At each town we stop at a local guide or the tour director gives us a walking tour of the city to highlight major points of interest. What a charming medieval village Bernkastel is with brightly colored buildings, cafes and shops.
Since there are no lifts(elevators) in buildings they use a simple pulley system of putting goods in some type of basket and raising it up to their window to unload their goods.
One of the major points of interest is the Kastel.
This region is Mosel wine area. The climate is perfect for wine making with 70% of the grapes used to produce Riesling. We made a stop to an underground wine cellar for wine tasting. I did think it was rather amusing when we were told some of their wine is shipped USA to Costco. Just didn't sound too romantic. .

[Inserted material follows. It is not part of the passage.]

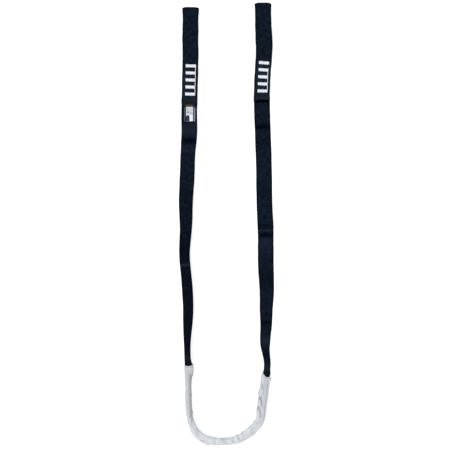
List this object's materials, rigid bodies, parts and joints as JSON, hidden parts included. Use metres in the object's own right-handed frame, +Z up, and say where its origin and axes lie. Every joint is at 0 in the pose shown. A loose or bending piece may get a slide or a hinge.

The talk was given by the wine queen. It's an honor to be elected the wine queen for 2018 and her picture is displayed in town square.
Of course a stop at a local cafe was a must for a cappuccino and a Viennese Sacher Torte.
A town in the Mosel region known for its vineyards and wines most notably Rieslings, The town was pretty quiet since it was Sunday and most places are closed. We were able to visit the Reichsburg Cochem Imperial Palace built 100 years ago and stands 300 feet above the village. It was destroyed by the French in 1689 and rebuilt in 1860's.
Cochem is known also for their mustard mill. Inside they have sample of many types of mustard. Who knew there could be so many kinds.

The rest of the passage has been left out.